WHAT THE EXERCISE ASKS → Read the data and repeat it in full, exactly.

RECORDED DATA →
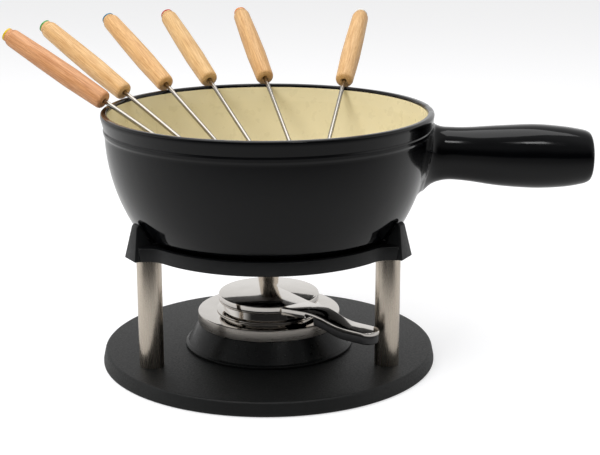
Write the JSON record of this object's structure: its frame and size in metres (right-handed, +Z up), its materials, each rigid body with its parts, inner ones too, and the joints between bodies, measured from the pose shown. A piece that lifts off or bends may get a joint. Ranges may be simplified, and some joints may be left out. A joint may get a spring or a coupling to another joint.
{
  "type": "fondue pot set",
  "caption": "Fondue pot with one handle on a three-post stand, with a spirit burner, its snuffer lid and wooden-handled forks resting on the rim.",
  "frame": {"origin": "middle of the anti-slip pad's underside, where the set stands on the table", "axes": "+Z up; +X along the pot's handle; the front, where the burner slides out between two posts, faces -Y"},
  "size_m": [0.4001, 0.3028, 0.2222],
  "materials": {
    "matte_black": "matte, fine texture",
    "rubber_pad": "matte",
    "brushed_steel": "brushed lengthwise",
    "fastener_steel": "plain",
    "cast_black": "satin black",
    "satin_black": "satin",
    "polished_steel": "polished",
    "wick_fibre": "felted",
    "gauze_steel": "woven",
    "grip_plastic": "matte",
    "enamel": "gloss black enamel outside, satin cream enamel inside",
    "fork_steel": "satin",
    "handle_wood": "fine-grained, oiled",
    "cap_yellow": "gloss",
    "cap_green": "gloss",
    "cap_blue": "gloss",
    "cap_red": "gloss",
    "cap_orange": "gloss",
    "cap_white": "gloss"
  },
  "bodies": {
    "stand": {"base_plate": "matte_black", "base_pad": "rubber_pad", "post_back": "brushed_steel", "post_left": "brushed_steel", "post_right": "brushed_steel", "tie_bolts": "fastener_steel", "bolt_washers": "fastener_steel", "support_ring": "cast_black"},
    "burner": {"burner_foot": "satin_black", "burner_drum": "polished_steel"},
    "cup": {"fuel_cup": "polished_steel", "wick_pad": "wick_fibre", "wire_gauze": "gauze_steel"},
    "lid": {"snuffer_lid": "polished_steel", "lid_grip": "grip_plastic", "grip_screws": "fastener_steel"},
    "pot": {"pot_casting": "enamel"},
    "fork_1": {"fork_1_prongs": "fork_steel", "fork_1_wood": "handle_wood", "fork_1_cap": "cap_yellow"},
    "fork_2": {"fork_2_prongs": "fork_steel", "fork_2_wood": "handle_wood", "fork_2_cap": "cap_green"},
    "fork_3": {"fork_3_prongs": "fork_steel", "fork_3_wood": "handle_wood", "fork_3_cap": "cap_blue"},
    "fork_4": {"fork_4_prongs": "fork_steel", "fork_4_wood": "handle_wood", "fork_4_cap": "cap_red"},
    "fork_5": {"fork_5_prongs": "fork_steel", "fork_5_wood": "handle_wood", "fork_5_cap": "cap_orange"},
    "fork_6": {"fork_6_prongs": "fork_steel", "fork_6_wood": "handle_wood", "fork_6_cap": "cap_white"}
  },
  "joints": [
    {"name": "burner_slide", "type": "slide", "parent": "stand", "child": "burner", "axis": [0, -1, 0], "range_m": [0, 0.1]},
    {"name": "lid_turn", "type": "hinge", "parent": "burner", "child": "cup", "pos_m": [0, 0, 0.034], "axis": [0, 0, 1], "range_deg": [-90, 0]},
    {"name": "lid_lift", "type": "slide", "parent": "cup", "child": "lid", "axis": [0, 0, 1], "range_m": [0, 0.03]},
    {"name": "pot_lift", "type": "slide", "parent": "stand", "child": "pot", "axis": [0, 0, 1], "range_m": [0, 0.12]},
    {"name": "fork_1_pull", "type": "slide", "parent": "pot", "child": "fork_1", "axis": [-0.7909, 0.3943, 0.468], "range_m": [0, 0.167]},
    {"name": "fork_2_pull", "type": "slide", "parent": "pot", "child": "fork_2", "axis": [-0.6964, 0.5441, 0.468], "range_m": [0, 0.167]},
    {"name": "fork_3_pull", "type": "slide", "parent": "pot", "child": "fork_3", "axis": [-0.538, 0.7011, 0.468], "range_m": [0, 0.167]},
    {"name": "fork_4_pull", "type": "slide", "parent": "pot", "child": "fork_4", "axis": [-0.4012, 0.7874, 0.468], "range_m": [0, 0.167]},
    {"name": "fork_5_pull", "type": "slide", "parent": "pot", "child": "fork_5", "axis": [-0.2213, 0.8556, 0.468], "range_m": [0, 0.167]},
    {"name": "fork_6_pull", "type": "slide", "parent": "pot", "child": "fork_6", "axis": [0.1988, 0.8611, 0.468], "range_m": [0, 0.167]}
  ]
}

RESULT OF THE EXERCISE →
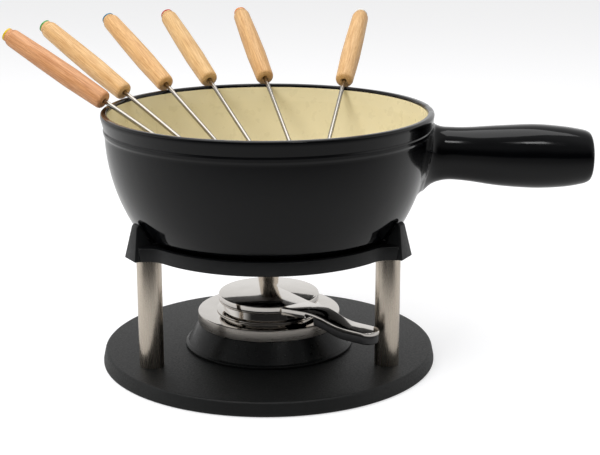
Write the JSON record of this object's structure: its frame and size in metres (right-handed, +Z up), its materials, each rigid body with its parts, inner ones too, and the joints between bodies, measured from the pose shown. A piece that lifts off or bends may get a joint. Ranges may be simplified, and some joints may be left out. A joint may get a spring or a coupling to another joint.
{
  "type": "fondue pot set",
  "caption": "Fondue pot with one handle on a three-post stand, with a spirit burner, its snuffer lid and wooden-handled forks resting on the rim.",
  "frame": {"origin": "middle of the anti-slip pad's underside, where the set stands on the table", "axes": "+Z up; +X along the pot's handle; the front, where the burner slides out between two posts, faces -Y"},
  "size_m": [0.4001, 0.3028, 0.2222],
  "materials": {
    "matte_black": "matte, fine texture",
    "rubber_pad": "matte",
    "brushed_steel": "brushed lengthwise",
    "fastener_steel": "plain",
    "cast_black": "satin black",
    "satin_black": "satin",
    "polished_steel": "polished",
    "wick_fibre": "felted",
    "gauze_steel": "woven",
    "grip_plastic": "matte",
    "enamel": "gloss black enamel outside, satin cream enamel inside",
    "fork_steel": "satin",
    "handle_wood": "fine-grained, oiled",
    "cap_yellow": "gloss",
    "cap_green": "gloss",
    "cap_blue": "gloss",
    "cap_red": "gloss",
    "cap_orange": "gloss",
    "cap_white": "gloss"
  },
  "bodies": {
    "stand": {"base_plate": "matte_black", "base_pad": "rubber_pad", "post_back": "brushed_steel", "post_left": "brushed_steel", "post_right": "brushed_steel", "tie_bolts": "fastener_steel", "bolt_washers": "fastener_steel", "support_ring": "cast_black"},
    "burner": {"burner_foot": "satin_black", "burner_drum": "polished_steel"},
    "cup": {"fuel_cup": "polished_steel", "wick_pad": "wick_fibre", "wire_gauze": "gauze_steel"},
    "lid": {"snuffer_lid": "polished_steel", "lid_grip": "grip_plastic", "grip_screws": "fastener_steel"},
    "pot": {"pot_casting": "enamel"},
    "fork_1": {"fork_1_prongs": "fork_steel", "fork_1_wood": "handle_wood", "fork_1_cap": "cap_yellow"},
    "fork_2": {"fork_2_prongs": "fork_steel", "fork_2_wood": "handle_wood", "fork_2_cap": "cap_green"},
    "fork_3": {"fork_3_prongs": "fork_steel", "fork_3_wood": "handle_wood", "fork_3_cap": "cap_blue"},
    "fork_4": {"fork_4_prongs": "fork_steel", "fork_4_wood": "handle_wood", "fork_4_cap": "cap_red"},
    "fork_5": {"fork_5_prongs": "fork_steel", "fork_5_wood": "handle_wood", "fork_5_cap": "cap_orange"},
    "fork_6": {"fork_6_prongs": "fork_steel", "fork_6_wood": "handle_wood", "fork_6_cap": "cap_white"}
  },
  "joints": [
    {"name": "burner_slide", "type": "slide", "parent": "stand", "child": "burner", "axis": [0, -1, 0], "range_m": [0, 0.1]},
    {"name": "lid_turn", "type": "hinge", "parent": "burner", "child": "cup", "pos_m": [0, 0, 0.034], "axis": [0, 0, 1], "range_deg": [-90, 0]},
    {"name": "lid_lift", "type": "slide", "parent": "cup", "child": "lid", "axis": [0, 0, 1], "range_m": [0, 0.03]},
    {"name": "pot_lift", "type": "slide", "parent": "stand", "child": "pot", "axis": [0, 0, 1], "range_m": [0, 0.12]},
    {"name": "fork_1_pull", "type": "slide", "parent": "pot", "child": "fork_1", "axis": [-0.7909, 0.3943, 0.468], "range_m": [0, 0.167]},
    {"name": "fork_2_pull", "type": "slide", "parent": "pot", "child": "fork_2", "axis": [-0.6964, 0.5441, 0.468], "range_m": [0, 0.167]},
    {"name": "fork_3_pull", "type": "slide", "parent": "pot", "child": "fork_3", "axis": [-0.538, 0.7011, 0.468], "range_m": [0, 0.167]},
    {"name": "fork_4_pull", "type": "slide", "parent": "pot", "child": "fork_4", "axis": [-0.4012, 0.7874, 0.468], "range_m": [0, 0.167]},
    {"name": "fork_5_pull", "type": "slide", "parent": "pot", "child": "fork_5", "axis": [-0.2213, 0.8556, 0.468], "range_m": [0, 0.167]},
    {"name": "fork_6_pull", "type": "slide", "parent": "pot", "child": "fork_6", "axis": [0.1988, 0.8611, 0.468], "range_m": [0, 0.167]}
  ]
}